I decided I wanted to read everything that Jesmyn Ward ever wrote after hearing her Other People podcast. I acquired two of her three books–Salvage the Bones and Men We Reaped–as Christmas gifts and started my Ward-intake with her memoir, Men We Reaped.

men we reaped

 

Between the year 2000 and the year 2004, Jesmyn Ward lost five young men who were important to her–her very dear younger brother, her cousin (who was, more importantly, her sister’s boyfriend), and three friends. These five young African-American men, all from her poor rural Mississippi community, died in ways that seem, on the surface, to be unrelated. Some of them seem to have been accidents rather than directly related to gun violence or drugs. But over the course of the book, Ward weaves together their stories with the broader stories of her own family and those like them, going back generations, to show that the same institutional racism, poverty, and crushing lack of opportunity played a large part in all five men’s deaths, as well as the deaths of many before and after them.  She shows, through personal, poetic storytelling, that despite all of the love these men were given by those around them, despite their individual, unique and giving personalities, despite their own, personal specialness, they were part of a much bigger system they weren’t ever going to be able to escape.  

Drugs touched many of these men’s lives, causing some of their deaths directly or indirectly. Ward’s brother, Joshua, sold crack when he was a young teen. Why? He wasn’t old enough to get an actual job and his father told him he had to contribute and make some money. What else was he supposed to do in depressed rural Mississippi?

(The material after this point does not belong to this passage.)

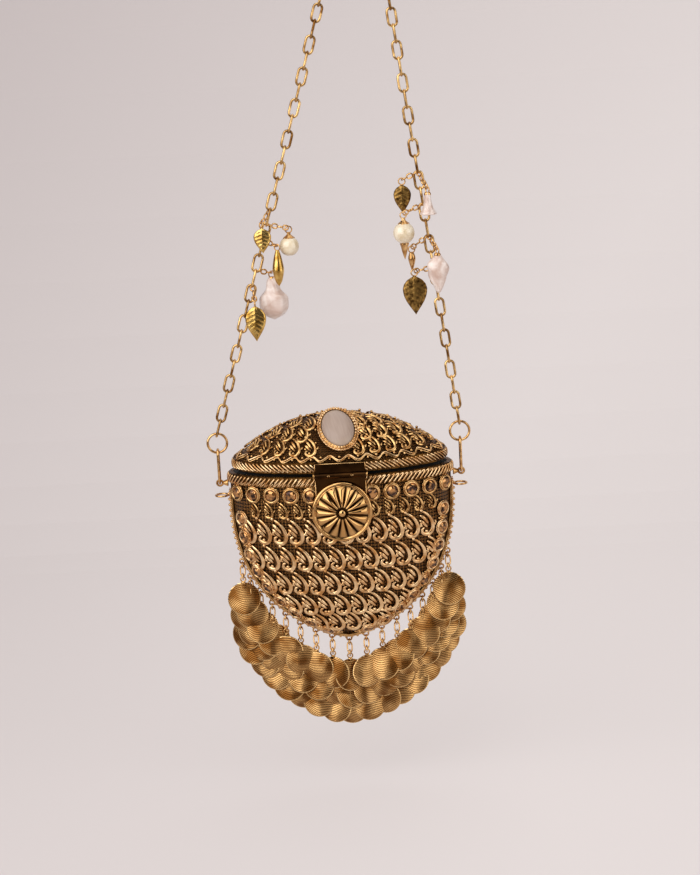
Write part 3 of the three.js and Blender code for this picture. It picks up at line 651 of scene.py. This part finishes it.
def coil_round(half_w, half_d, low_z, high_z, pitch, thick, slant, per_turn):
    turns = np.linspace(0, math.tau, 721)
    steps = lengths([(half_w * math.cos(t), half_d * math.sin(t)) for t in turns])
    count = round(steps[-1] / pitch)
    path = []
    for i in range(count * per_turn):
        phase = math.tau * i / per_turn
        where = steps[-1] * i / (count * per_turn) + slant * math.cos(phase)
        t = np.interp(where % steps[-1], steps, turns)
        out = thick * (1 + math.sin(phase)) / 2
        z = (low_z + high_z) / 2 + (high_z - low_z) / 2 * math.cos(phase)
        path.append(((half_w + out) * math.cos(t), (half_d + out) * math.sin(t), z))
    return path


low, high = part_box("lid_band")
LID_LOW = (low.z - DATUM.z) * 1000
LID_HIGH = (high.z - DATUM.z) * 1000
LID_OUT = (high.x - low.x) * 500
for name, body, half_w, half_d, low_z, high_z, slant in (
    ("rim_rope", "bag", HALF_W + 1.2, HALF_D + 1.2, -5.4, -0.8, 2.3),
    ("lid_rope", "lid", LID_OUT - 0.7, HALF_D + 0.9, 2.9, 7.1, -2.3),
):
    path = coil_round(half_w, half_d, low_z, high_z, 2.6, 1.3, slant, per_turn=14)
    wind(name, path, 0.44, body, scroll_gilt, closed=True)


# Lid: a domed cover of the same woven wire, with one row of scrolls low down and another near the crown.
# A doubled wavy wire with shot in its hollows runs above the plaited edge.
low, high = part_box("lid_shell")
LID_W = (high.x - low.x) * 500
LID_TOP = (high.z - DATUM.z) * 1000
LID_RISE = LID_TOP - LID_HIGH


def dome(turn, share, out=0.0):
    z = LID_HIGH + (LID_RISE + out) * (1 - share**2.1)
    return np.array(((LID_W + out) * share * math.cos(turn), (HALF_D + out) * share * math.sin(turn), z))


def dome_rows(out, base):
    edge = dome(0, 1, out)[2]
    rows = [[dome(t, 1, out) + (0, 0, base - edge) for t in turns]]
    return rows + [[dome(t, s, out) for t in turns] for s in shares]


turns = around(128)
shares = [math.cos(a) for a in np.linspace(0, math.pi / 2 - 0.01, 26)]
outer, inner = dome_rows(0, LID_LOW), dome_rows(-1, LID_LOW)
rows = [*inner[::-1], *outer]
verts, faces = sheet_of(rows, closed=True)
n = len(turns)
faces += [tuple(range(n)), tuple((len(rows) - 1) * n + k for k in reversed(range(n)))]
uv = []
for row in rows:
    rise = math.hypot(row[0][0] - LID_W, row[0][2] - LID_HIGH)
    uv += [(s, rise) for s in lengths(row)]
lid = new_piece("lid_woven", verts, faces, "lid", mesh_wire, uv, "gilt", ("lid_shell",))
face_outward(lid.data)


def under_stone(p):
    return (p[0] / 12.5) ** 2 + ((p[1] + 15) / 11.5) ** 2 < 1


def dome_spots(share, pitch, shift, out=0.2):
    """Even spots round the lid at one share of its width, but for those under the stone."""
    spots = []
    turns = np.linspace(-math.pi / 2, 1.5 * math.pi, 721)
    steps = lengths([dome(t, share, out) for t in turns])
    count = max(1, round(steps[-1] / pitch))
    for k in range(count):
        turn = np.interp((k + shift) % count * steps[-1] / count, steps, turns)
        here = dome(turn, share, out)
        if under_stone(here):
            continue
        along = dome(turn + 1e-3, share, out) - dome(turn - 1e-3, share, out)
        up = dome(turn, max(share - 0.01, 0), out) - dome(turn, share + 0.01, out)
        spots.append((here, along, np.cross(along, up)))
    return spots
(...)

The story she tells about education is just as upsetting. She talks about an overwhelmed school system, unwilling to help Black young men learn, ignoring them into feeling hopeless and worthless, or even bullying them into quitting. They thought school wasn’t for them because, simply, it wasn’t. Public education in this community, and sadly probably many, many others, wasn’t for everybody. Without education, their employment opportunities were even more limited. (Of course, when Ward returns to her community with a master’s degree from Stanford, she can’t get a job either).

Depression is an issue she returns to again and again, both for how it is has effected her and how it pervades the lives of many in her community. One of her friends tried to survive without a job, without a real home, suffering from depression–how was he supposed to get treated? He’d been taught to feel worthless and he did. He killed himself. In one of the few passages where she cites statistics, Ward talks about the prevalence of suicide among Black men. Is that something you hear on the news?

Although the book is, in many ways, about these five men, the shadow narrative of the book is about women. With generations of poor Black men set up to fail, she points out, women, by default, can’t. In her own family, while her father flailed, cheated, lost job after job, her mother had to work in positions that allowed her both to provide for her four children and be home to care for them. She moved from place to place trying to find the best lives for them, stayed in a job she may not have stayed in in order to keep Ward in the private school her employer paid for, raised her middle daughter’s son when she had him at thirteen, and took in cousins, yet more children to care for. She even cleared the land for her family’s home herself. Her mother had done the same.

Structurally, Ward hit on something really special with this book. She alternates chapters about the five men who died with chapters about her own upbringing and, near the end, her adult life. While the chapters about her proceed roughly chronologically, the chapters about the men appear in reverse order. The first is about the last man who died, the last is about her brother, who was the first and, to her, the most important. The effect of the narrative build up leading to her brother’s death is absolutely crushing. I started crying as soon as I saw his name as the chapter heading and am crying a little now as I write this. Without ever becoming sentimental, Ward gives the reader access to, at least a portion, of her grief. The way she reveal information is part of how she does this–over the course of the entire book, the reader gets to know Joshua as Ward did. We saw him as a newborn, as a toddler in diapers, as an eight year old, as a teenager. We knew the way he smiled, his skin tone, the turning point when he began to act more mature than his older sister and how this made her feel (proud). It was no secret that he died at nineteen, but he was so real throughout the book that reading about his death hit as if it were a surprise.

Ward says, near the end of the book, that it was important to her to make sure that these men’s lives were captured, that she could prove that they were here. She truly succeeded in that.